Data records
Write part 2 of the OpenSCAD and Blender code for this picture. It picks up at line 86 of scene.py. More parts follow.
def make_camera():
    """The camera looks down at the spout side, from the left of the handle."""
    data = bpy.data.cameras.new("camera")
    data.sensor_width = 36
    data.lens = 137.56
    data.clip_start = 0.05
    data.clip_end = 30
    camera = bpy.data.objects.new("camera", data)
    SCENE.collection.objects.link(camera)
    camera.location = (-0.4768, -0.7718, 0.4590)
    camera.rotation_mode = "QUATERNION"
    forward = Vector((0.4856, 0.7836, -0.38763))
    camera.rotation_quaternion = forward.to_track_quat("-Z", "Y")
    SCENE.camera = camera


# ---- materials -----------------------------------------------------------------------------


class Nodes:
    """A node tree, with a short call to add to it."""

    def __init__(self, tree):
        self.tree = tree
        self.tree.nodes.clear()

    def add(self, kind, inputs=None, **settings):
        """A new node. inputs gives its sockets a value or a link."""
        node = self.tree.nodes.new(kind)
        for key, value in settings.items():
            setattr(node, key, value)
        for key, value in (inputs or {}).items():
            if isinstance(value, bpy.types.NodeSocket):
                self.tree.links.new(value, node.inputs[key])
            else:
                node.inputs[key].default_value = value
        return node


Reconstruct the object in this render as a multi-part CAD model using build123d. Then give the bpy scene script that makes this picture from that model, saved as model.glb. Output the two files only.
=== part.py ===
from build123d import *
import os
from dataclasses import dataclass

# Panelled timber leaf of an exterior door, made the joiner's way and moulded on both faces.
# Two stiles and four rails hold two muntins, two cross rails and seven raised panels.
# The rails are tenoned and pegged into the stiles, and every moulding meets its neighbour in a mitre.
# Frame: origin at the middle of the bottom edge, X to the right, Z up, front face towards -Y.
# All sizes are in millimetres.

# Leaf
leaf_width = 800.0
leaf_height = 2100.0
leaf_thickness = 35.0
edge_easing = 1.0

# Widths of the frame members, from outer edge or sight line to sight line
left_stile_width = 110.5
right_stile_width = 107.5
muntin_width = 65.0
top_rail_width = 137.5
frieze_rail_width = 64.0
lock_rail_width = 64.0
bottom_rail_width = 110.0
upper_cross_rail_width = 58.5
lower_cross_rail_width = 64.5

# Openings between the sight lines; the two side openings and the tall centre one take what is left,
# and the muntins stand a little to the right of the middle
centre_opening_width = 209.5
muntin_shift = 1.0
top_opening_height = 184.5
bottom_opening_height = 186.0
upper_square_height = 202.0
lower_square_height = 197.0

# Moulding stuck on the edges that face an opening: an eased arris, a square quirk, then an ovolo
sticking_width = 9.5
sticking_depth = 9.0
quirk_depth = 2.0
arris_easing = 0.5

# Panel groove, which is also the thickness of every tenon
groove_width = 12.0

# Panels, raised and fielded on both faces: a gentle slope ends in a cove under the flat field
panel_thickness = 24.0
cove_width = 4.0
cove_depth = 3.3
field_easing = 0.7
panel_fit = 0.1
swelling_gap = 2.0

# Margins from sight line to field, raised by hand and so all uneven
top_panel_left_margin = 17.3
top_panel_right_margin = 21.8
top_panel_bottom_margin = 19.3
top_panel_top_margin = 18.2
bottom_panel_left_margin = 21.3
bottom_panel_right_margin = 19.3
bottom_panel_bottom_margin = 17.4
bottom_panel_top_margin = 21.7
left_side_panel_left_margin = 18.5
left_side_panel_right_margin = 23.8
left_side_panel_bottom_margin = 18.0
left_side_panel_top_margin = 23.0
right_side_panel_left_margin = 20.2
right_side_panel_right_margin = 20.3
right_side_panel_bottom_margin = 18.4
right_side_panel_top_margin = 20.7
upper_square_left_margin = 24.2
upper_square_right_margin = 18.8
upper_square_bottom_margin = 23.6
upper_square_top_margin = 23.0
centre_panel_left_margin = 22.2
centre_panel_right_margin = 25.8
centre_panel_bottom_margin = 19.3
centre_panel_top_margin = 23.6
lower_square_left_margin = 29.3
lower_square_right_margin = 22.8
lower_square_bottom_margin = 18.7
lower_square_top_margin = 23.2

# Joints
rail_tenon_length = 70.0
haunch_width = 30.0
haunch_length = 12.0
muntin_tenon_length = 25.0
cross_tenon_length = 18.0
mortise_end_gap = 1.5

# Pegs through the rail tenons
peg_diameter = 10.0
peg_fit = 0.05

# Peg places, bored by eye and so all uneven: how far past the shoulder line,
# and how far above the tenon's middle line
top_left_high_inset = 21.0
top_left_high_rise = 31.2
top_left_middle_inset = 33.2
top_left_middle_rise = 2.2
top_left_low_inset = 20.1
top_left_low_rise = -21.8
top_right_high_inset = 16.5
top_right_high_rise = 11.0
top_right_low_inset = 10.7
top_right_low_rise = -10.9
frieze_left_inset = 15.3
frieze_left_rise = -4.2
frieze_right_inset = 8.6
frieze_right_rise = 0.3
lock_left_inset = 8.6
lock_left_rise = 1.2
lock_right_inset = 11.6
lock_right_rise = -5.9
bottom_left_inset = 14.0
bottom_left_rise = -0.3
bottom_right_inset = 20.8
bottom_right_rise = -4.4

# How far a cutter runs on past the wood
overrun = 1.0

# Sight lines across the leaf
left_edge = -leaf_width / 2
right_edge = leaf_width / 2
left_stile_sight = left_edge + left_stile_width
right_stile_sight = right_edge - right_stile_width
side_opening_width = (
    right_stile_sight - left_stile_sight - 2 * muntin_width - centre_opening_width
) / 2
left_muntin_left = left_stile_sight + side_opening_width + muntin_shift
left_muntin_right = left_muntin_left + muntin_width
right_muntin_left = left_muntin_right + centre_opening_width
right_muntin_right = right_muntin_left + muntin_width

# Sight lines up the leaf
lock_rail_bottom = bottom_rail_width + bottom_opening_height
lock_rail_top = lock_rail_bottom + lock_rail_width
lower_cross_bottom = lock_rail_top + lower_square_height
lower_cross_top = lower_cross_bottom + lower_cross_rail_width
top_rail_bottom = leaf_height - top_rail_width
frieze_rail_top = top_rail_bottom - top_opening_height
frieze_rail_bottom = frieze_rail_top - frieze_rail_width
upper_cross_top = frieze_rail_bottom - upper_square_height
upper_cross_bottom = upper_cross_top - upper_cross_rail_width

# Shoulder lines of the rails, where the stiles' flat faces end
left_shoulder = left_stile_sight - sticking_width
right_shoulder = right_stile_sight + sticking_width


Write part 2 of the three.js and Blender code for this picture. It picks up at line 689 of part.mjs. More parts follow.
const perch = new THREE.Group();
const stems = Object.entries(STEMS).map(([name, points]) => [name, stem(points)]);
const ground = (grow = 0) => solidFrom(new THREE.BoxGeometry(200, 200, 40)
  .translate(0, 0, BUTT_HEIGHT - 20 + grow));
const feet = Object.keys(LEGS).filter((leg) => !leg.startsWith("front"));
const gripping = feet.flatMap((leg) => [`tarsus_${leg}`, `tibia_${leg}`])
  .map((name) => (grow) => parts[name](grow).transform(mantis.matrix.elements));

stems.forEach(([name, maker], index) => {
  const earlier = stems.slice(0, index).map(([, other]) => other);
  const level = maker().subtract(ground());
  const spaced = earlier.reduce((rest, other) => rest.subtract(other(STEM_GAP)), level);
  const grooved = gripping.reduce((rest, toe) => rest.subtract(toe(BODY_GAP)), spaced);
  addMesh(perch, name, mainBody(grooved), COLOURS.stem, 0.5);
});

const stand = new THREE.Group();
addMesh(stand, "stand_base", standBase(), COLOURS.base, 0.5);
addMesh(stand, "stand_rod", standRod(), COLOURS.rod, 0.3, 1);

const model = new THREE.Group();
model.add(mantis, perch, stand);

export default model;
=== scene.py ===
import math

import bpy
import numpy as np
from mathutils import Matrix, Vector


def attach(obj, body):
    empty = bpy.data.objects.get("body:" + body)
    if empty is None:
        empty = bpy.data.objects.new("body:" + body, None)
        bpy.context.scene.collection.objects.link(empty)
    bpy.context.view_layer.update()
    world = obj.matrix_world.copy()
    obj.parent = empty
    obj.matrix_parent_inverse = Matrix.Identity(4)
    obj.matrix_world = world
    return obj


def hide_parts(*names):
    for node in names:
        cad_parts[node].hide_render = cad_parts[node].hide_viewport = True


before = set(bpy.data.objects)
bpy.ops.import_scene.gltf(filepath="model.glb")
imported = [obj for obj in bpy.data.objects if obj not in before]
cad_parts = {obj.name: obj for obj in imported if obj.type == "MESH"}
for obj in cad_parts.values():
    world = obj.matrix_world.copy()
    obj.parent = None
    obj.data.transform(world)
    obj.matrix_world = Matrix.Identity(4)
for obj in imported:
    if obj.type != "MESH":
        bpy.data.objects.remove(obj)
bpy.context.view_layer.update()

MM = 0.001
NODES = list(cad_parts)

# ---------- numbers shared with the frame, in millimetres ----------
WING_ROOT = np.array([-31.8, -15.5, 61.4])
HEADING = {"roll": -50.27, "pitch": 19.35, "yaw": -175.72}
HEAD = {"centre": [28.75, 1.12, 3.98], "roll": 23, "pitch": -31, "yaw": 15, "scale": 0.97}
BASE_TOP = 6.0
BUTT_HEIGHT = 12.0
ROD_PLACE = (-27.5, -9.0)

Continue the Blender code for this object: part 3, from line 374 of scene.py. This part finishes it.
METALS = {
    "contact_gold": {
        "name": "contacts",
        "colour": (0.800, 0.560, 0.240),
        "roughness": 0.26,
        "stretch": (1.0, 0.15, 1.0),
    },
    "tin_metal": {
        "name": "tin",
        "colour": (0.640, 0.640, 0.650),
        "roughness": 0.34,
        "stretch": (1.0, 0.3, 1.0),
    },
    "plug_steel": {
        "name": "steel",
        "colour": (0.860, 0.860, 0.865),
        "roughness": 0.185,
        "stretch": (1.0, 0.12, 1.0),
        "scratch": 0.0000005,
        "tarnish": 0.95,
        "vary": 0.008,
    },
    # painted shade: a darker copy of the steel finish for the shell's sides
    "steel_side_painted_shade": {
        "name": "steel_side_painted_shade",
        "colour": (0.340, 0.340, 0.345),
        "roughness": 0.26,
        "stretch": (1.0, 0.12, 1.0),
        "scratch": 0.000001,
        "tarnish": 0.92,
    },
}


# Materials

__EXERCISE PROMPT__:
Search the records for the word "model", then list every line that has it.

__CORRECT OUTPUT__:
Reconstruct the object in this render as a multi-part CAD model using build123d. Then give the bpy scene script that makes this picture from that model, saved as model.glb. Output the two files only.
const model = new THREE.Group();
model.add(mantis, perch, stand);
export default model;
bpy.ops.import_scene.gltf(filepath="model.glb")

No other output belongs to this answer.